Executing the instructions in the syntax tree

The user program has to know exactly what to do for each node to generate the output required by the specifications. For example, a variable node gets substituted by the looked-up value of the variable. Each node has to contain enough information for the user program to generate the expected output. In the aforementioned example, the variable node has to contain the name of the variable. To generate the output for the entire template, the abstract syntax tree has to be walked with the depth-first method.
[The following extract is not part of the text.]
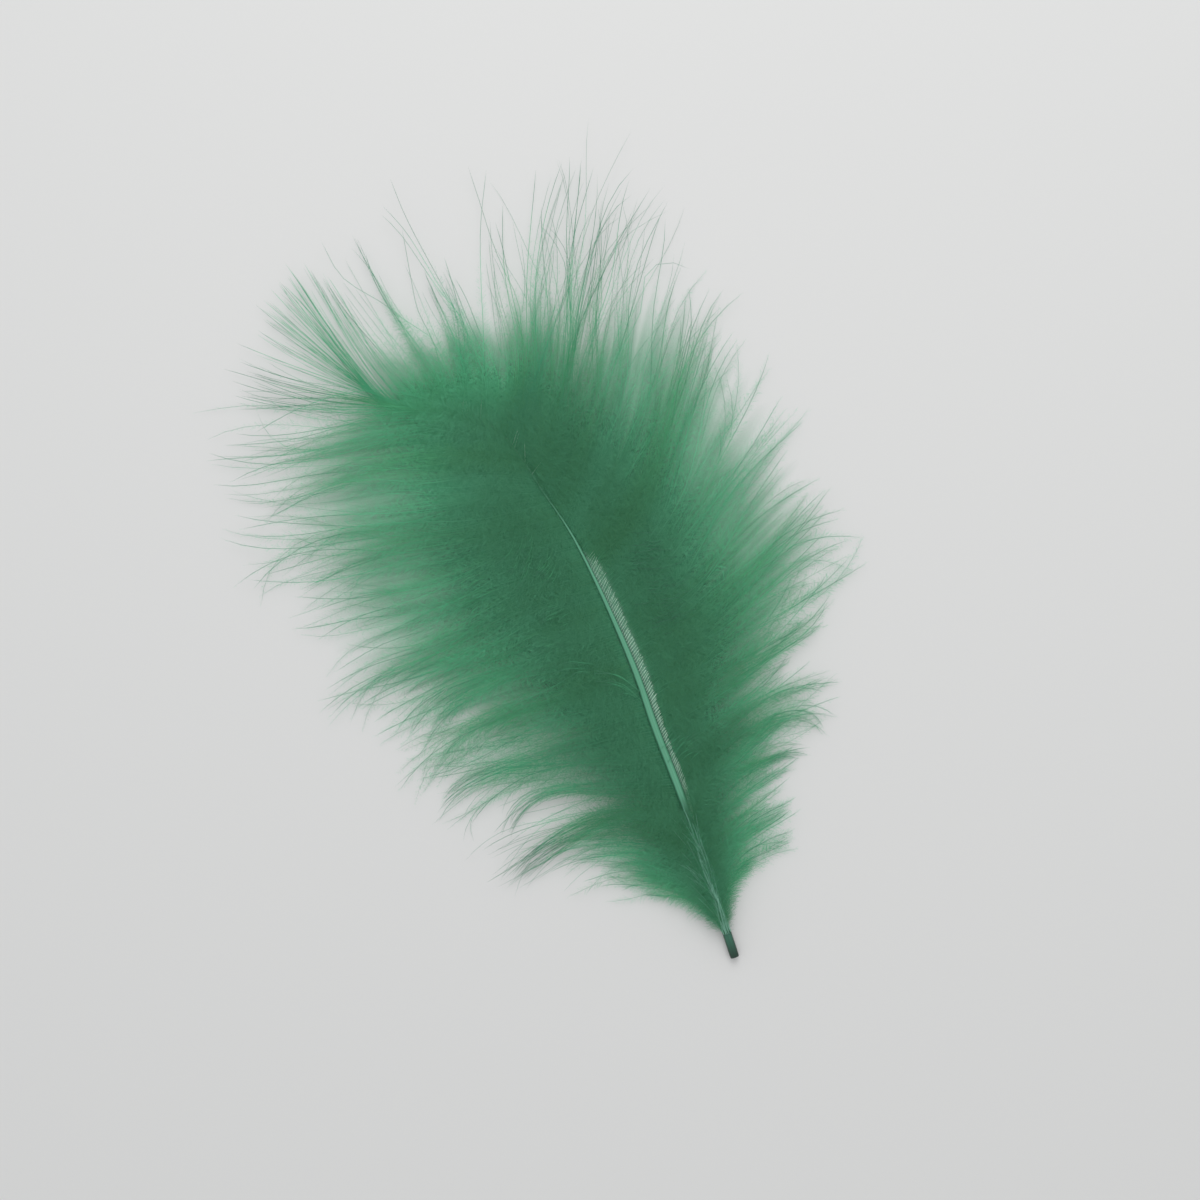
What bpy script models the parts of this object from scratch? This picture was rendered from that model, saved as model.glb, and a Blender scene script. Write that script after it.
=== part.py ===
"""Marabou feather lying flat: one closed body, the shaft with its locks of down grown from it.

Lengths are millimetres. The feather is drawn on a sheet seen from above, X to the right and Y up,
with the cut end of the quill at (0, 0). It is then turned so that the line from the cut end to the
tip runs along +Y, and moved so that the middle of its box is over the origin.
"""

import math

import bmesh
import bpy
from mathutils import Matrix, Vector
from mathutils.geometry import interpolate_bezier

MM = 0.001

# Driving dimensions of the shaft.
QUILL_DIAMETER = 1.5
SHAFT_END_DIAMETER = 0.3
SHAFT_SOLID_LENGTH = 121.0
BARE_QUILL_LENGTH = 4.5
SHAFT_LIFT = 1.3
SHAFT_BEDDING = 0.85
SHAFT_SIDES = 8
SHAFT_STEP = 4.0

# Driving dimensions of the locks.
LOCK_WIDTH_PER_LENGTH = 0.165
LOCK_WIDEST = 8.4
LOCK_NARROWEST = 3.2
LOCK_HEIGHT_PER_WIDTH = 0.68
LOCK_HEIGHT_LOST_AT_TIP = 0.35
LOCK_ROOT_WIDTH = 2.2
LOCK_TIP_WIDTH = 0.6
LOCK_SECTIONS = 7
LOCK_FULLNESS = (1.1, 0.84, 1.0, 0.9, 1.16, 0.8)
BELOW_GROUND = 0.5

# The first handle of a lock's curve, at the shaft, and its second, at the tip, by the lock's length.
ROOT_HANDLE = 0.3
TIP_HANDLE = 0.36

# Where the sheet's drawing goes in the part's own frame.
SHEET_TURN = math.radians(-33.2)

# The middle line of the shaft, from the cut end of the quill to the last threads at the tip.
SHAFT_LINE = [
    (0.0, 0.0),
    (-2.7, 8.2),
    (-5.4, 16.6),
    (-8.4, 25.4),
    (-12.5, 36.0),
    (-15.6, 44.9),
    (-19.1, 53.2),
    (-22.8, 61.1),
    (-26.2, 67.5),
    (-30.5, 73.8),
    (-34.4, 79.9),
    (-37.3, 83.0),
    (-40.4, 84.8),
    (-45.8, 85.6),
    (-51.4, 86.0),
    (-55.3, 86.8),
    (-58.0, 89.0),
    (-60.8, 92.4),
    (-64.0, 96.5),
    (-67.9, 101.1),
    (-71.9, 105.7),
]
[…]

A possible result for the given template and just one category could be:

class Smartphone
{
public:
Smartphone();
~ Smartphone ();
std::string getvendor();
void setvendor(const std::string &value);
std::string getos();
void setos(const std::string &value);
private:
std::string vendor;
std::string os;
}

Conclusions

Writing a code generator is not a trivial task, it requires a large amount of effort, but in many cases this invested effort pays off with interest. Imagine that instead of writing and maintaining several dozens of files you have to write and maintain only several. I think it is not bold to say that a code generator can save you many workdays. I addressed all the main issues that we met while developing the code generator with as many examples as possible. In our case the decision to invest time in learning flex and bison proved to be very fruitful. The fact that they are well tested, proven tools meant that we didn"t have to test and debug a custom parser, and we could focus on the definition of the structure of our language on a much higher level. Flex and bison were flexible enough to suit all our needs and they are well documented too. Working with a parser generator has another advantage: in case of even large structural changes, or new features, only a few files and a minimum amount of code has to be modified. These advantages should sound familiar. Generating code for a code generator is awesome.